◆ WORK TO DO
Of all the lines in the material, how many include the word "this"? Reply with the number alone.

◆ SUPPLIED ENTRIES
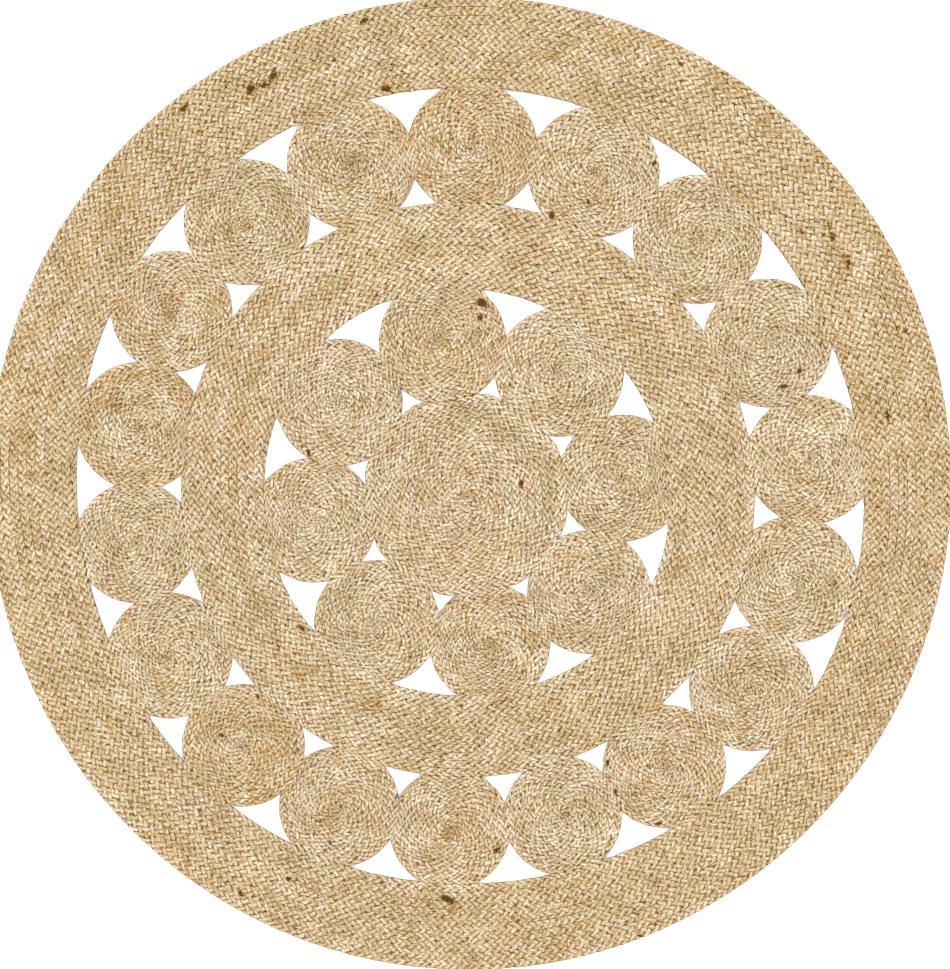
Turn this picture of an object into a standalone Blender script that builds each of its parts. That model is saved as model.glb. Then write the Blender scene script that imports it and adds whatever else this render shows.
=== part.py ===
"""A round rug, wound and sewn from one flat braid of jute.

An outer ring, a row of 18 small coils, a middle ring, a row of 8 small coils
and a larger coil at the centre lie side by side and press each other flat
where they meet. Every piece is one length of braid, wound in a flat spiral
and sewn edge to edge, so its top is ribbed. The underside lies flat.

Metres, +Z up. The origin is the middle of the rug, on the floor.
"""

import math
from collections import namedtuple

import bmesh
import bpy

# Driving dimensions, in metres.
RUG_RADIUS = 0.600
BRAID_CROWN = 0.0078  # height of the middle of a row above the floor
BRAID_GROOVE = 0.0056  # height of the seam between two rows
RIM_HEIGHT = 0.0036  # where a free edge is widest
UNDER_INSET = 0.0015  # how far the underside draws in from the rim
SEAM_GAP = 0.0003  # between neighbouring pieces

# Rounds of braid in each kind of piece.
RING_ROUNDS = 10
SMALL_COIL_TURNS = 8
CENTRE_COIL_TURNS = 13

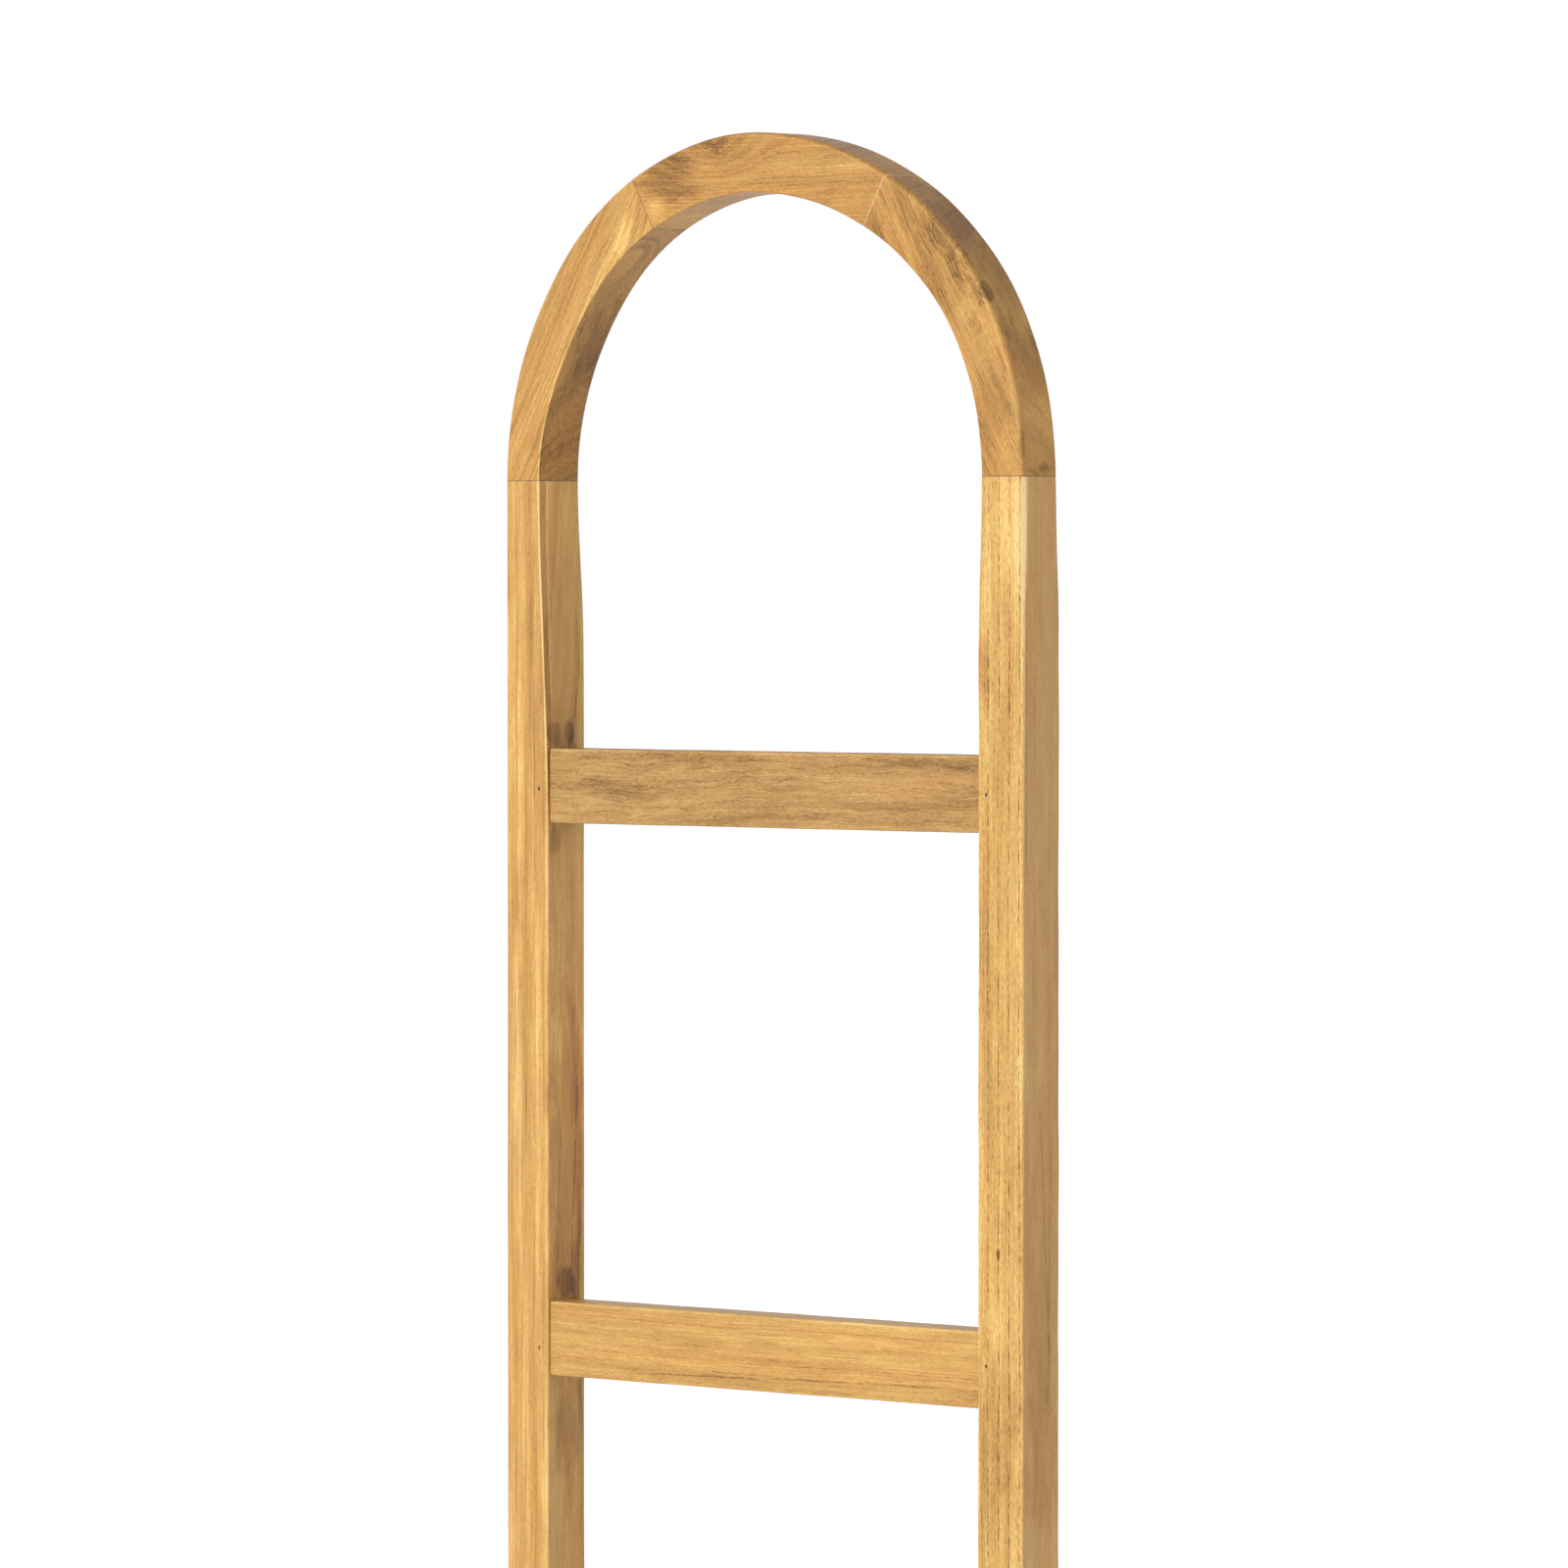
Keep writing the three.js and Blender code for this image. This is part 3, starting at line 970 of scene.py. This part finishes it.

◆ THE COMPLETED TASK
2